Using the records that appear below, write out exactly the lines from the one with "---- Threads of" through the one with "for node in", keeping both end lines.
[start]
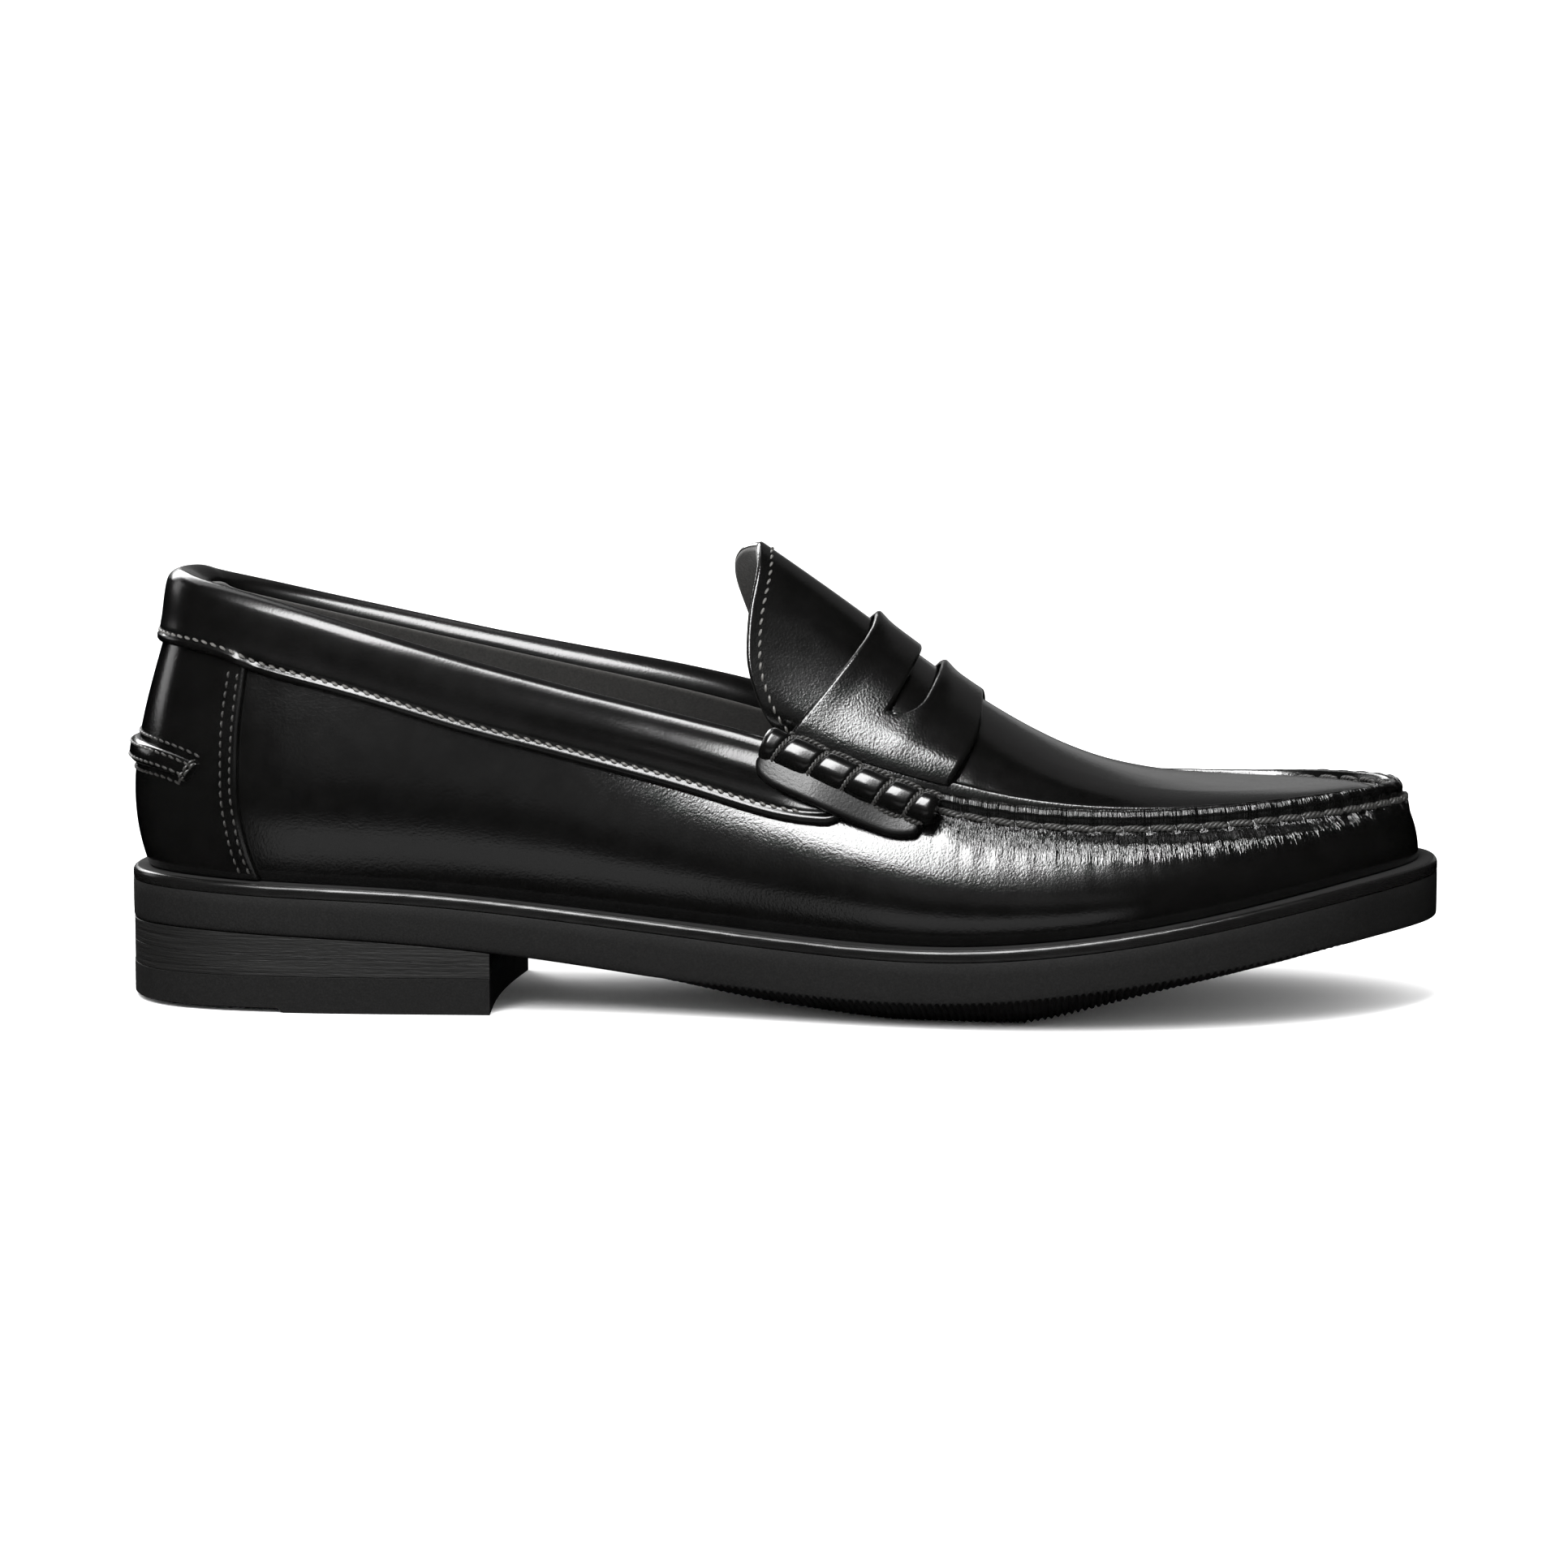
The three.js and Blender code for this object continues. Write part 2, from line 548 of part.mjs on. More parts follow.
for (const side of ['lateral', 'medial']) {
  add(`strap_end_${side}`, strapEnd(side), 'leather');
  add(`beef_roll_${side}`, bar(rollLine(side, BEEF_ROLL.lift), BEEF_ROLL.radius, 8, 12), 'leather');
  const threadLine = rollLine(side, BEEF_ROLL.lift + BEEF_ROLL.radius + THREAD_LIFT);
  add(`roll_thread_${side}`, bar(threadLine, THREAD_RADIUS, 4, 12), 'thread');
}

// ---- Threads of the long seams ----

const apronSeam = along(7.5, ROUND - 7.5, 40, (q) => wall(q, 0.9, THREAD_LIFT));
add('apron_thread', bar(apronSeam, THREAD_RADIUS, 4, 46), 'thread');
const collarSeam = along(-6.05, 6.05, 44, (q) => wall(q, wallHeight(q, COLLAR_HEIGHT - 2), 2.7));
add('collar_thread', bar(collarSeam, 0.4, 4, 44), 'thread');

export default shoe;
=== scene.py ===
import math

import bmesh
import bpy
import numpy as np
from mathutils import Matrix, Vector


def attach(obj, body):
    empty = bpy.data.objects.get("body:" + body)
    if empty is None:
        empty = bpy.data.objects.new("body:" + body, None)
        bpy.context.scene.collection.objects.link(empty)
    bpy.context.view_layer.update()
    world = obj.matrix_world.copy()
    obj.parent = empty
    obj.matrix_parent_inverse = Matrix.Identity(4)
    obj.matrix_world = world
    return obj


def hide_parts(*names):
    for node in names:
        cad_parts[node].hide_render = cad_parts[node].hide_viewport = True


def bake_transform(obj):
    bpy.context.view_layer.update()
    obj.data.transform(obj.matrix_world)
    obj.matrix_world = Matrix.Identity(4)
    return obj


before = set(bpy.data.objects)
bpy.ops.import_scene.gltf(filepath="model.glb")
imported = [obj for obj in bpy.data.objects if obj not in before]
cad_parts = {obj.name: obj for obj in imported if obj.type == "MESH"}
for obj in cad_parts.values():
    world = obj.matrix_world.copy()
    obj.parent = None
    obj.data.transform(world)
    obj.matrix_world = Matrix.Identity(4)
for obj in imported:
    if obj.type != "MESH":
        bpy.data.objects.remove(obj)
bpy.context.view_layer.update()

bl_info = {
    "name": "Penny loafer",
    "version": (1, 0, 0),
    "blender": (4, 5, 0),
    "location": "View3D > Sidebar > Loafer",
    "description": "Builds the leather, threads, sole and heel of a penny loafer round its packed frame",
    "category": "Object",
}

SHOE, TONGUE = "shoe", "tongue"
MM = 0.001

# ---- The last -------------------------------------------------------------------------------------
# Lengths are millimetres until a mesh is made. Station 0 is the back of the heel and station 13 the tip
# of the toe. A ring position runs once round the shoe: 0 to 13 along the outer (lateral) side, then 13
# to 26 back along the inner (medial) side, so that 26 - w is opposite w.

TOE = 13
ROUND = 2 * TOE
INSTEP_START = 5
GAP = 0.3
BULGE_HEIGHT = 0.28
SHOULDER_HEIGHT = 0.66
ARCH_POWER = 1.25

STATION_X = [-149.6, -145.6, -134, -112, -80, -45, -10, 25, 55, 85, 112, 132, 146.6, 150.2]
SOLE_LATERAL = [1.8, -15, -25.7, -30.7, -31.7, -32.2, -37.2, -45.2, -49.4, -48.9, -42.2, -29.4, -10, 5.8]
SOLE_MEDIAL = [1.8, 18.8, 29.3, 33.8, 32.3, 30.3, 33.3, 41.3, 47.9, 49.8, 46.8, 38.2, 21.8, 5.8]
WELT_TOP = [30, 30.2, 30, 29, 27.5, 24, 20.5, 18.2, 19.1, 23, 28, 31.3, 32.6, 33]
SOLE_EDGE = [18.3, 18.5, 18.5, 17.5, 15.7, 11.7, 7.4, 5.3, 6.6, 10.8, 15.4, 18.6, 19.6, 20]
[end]
[start]
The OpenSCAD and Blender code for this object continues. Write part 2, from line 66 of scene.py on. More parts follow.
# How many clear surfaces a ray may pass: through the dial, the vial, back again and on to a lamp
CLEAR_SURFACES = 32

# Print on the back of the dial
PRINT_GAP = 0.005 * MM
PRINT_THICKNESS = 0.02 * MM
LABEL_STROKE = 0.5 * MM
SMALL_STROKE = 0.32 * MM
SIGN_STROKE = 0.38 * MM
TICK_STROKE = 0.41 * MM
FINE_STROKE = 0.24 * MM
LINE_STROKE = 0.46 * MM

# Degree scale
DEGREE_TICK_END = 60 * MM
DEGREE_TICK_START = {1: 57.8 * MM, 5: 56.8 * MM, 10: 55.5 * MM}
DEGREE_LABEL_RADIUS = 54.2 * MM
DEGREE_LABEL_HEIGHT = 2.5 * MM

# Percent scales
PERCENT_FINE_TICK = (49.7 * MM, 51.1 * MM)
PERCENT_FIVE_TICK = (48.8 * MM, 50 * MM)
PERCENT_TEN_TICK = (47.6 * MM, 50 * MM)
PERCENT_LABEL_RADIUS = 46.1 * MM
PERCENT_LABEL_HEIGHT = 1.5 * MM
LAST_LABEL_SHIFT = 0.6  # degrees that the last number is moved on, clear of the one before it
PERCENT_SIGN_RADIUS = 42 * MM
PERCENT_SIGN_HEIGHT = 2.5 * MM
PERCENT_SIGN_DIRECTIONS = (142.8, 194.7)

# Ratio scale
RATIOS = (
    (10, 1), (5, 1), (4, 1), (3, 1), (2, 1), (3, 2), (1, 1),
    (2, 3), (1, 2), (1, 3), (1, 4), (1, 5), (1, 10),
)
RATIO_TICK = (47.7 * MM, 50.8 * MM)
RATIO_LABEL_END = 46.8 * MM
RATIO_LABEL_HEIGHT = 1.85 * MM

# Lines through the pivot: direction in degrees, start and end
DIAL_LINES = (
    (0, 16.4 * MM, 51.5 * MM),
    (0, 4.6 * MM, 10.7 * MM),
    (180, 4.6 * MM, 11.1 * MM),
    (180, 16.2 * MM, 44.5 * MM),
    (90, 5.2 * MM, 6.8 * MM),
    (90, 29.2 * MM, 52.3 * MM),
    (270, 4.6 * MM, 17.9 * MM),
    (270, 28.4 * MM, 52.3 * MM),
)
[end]
= Expected answer =
// ---- Threads of the long seams ----

const apronSeam = along(7.5, ROUND - 7.5, 40, (q) => wall(q, 0.9, THREAD_LIFT));
add('apron_thread', bar(apronSeam, THREAD_RADIUS, 4, 46), 'thread');
const collarSeam = along(-6.05, 6.05, 44, (q) => wall(q, wallHeight(q, COLLAR_HEIGHT - 2), 2.7));
add('collar_thread', bar(collarSeam, 0.4, 4, 44), 'thread');

export default shoe;
=== scene.py ===
import math

import bmesh
import bpy
import numpy as np
from mathutils import Matrix, Vector


def attach(obj, body):
    empty = bpy.data.objects.get("body:" + body)
    if empty is None:
        empty = bpy.data.objects.new("body:" + body, None)
        bpy.context.scene.collection.objects.link(empty)
    bpy.context.view_layer.update()
    world = obj.matrix_world.copy()
    obj.parent = empty
    obj.matrix_parent_inverse = Matrix.Identity(4)
    obj.matrix_world = world
    return obj


def hide_parts(*names):
    for node in names:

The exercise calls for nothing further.